§ Request
Quote the material below exactly as written, from the first line to the line that holds "from build123d import *", endpoints included.

§ Source material

● ● ● ● ● ● ●

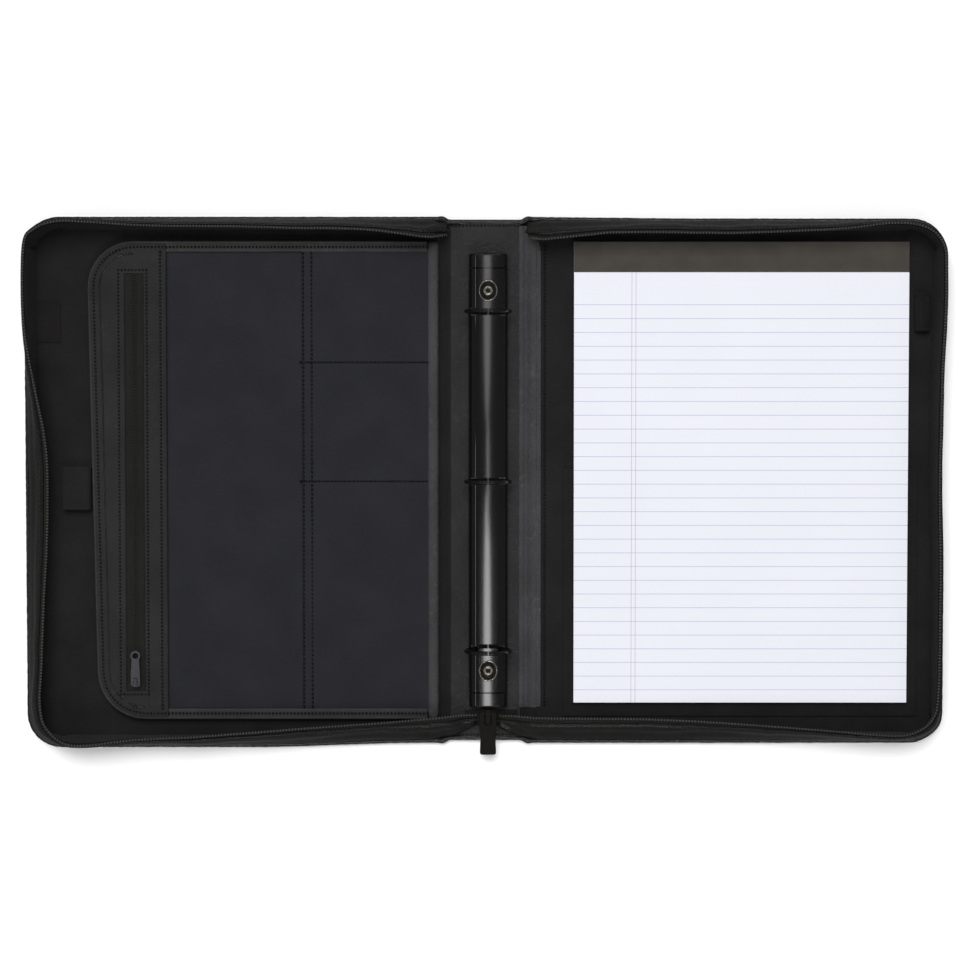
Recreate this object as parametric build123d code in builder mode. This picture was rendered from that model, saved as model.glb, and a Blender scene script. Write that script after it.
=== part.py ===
"""Zippered three-ring binder portfolio case, lying open and flat.

Units are millimetres. +Z is up and the outer skins rest on Z = 0. The origin is the middle of
the spine's underside. -X is the front cover with the organizer, +X the back cover with the
writing pad, and +Y the top of the pages.
"""

import os

from build123d import *

# ---- the case -------------------------------------------------------------------------------
CASE_HALF_WIDTH = 295.0  # spine middle to a cover's outer edge
CASE_HALF_HEIGHT = 170.5
CORNER_RADIUS = 22.0
CREASE_X = 27.0  # fold line, which is half the closed thickness
CREASE_GAP = 0.25  # each side of the fold line, at the outer face
CREASE_CUT_HEIGHT = 8.0
CREASE_CUT_MARGIN = 1.0  # how far the cut reaches past the layer it bevels

# cover layers, from the table up
SKIN_TOP = 0.8
FOAM_TOP = 1.8
BOARD_TOP = 3.4
LINING_TOP = 4.0
BINDING_WIDTH = 3.0
BINDING_BOTTOM = 0.2
BINDING_TOP = 4.2
BINDING_ROUND = 1.8

# zip gusset round three sides of each cover
GUSSET_INSET = 1.2
GUSSET_THICKNESS = 1.2
GUSSET_TOP = 19.5
ZIP_TAPE_TOP = 25.0
ZIP_TEETH_TOP = 26.8
GUSSET_NEAR_X = 39.5  # where the wall stops beside the spine
GUSSET_LEAN = 15.0  # how far the wall's top leans in at the spine end
GUSSET_CORNER_RADIUS = 20.0
GUSSET_OVERCUT = 8.0

# spine
SPINE_HALF_HEIGHT = 169.0
SPINE_LINING_HALF_HEIGHT = 166.5
SPINE_BINDING_TOP = 3.8
SPINE_BINDING_HALF_LENGTH = 22.9
SPINE_BINDING_ROUND = 1.2
SPINE_BOARD_LEFT = -14.0
SPINE_BOARD_RIGHT = 22.0
SPINE_BOARD_TOP = 2.4
SPINE_TOP = 3.4  # the binder mechanism stands on this
SPINE_LINING_EDGE = 25.3
SPINE_LINING_THICKNESS = 0.6
SPINE_SLOPE = 3.0
WING_TOP = 4.6
WING_RIGHT = 35.8
WING_Y = (-144.0, 160.0)
WING_RADIUS = 7.0

# ---- ring mechanism -------------------------------------------------------------------------
RING_PITCH = 107.95  # standard three-hole spacing, 4 1/4 in
RING_X = 2.0  # the mechanism stands a little right of and above the spine's middle
RING_Y = 1.5
RING_RADIUS = 14.0
RING_WIRE_RADIUS = 1.4
RING_CENTRE_Z = SPINE_TOP + 14.7
RING_SWEEP = 150.0
RING_TIP_GAP = 0.2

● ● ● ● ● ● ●

§ Written answer
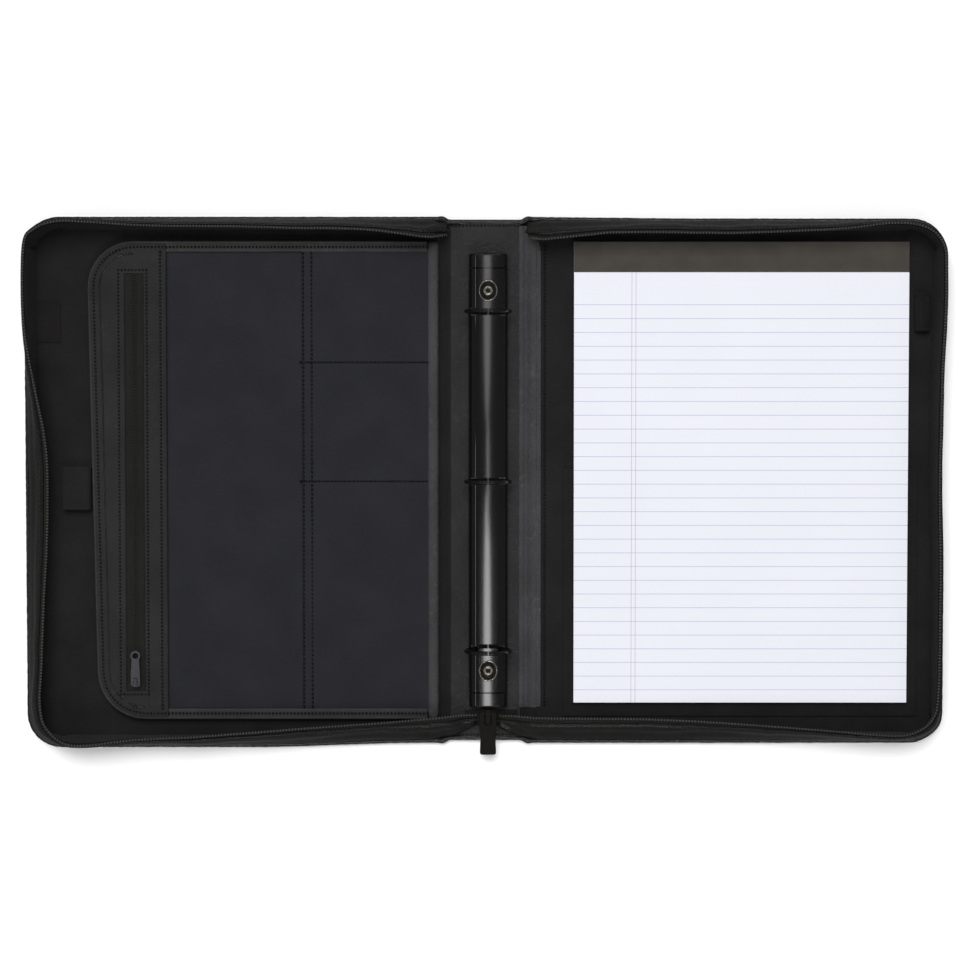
Recreate this object as parametric build123d code in builder mode. This picture was rendered from that model, saved as model.glb, and a Blender scene script. Write that script after it.
=== part.py ===
"""Zippered three-ring binder portfolio case, lying open and flat.

Units are millimetres. +Z is up and the outer skins rest on Z = 0. The origin is the middle of
the spine's underside. -X is the front cover with the organizer, +X the back cover with the
writing pad, and +Y the top of the pages.
"""

import os

from build123d import *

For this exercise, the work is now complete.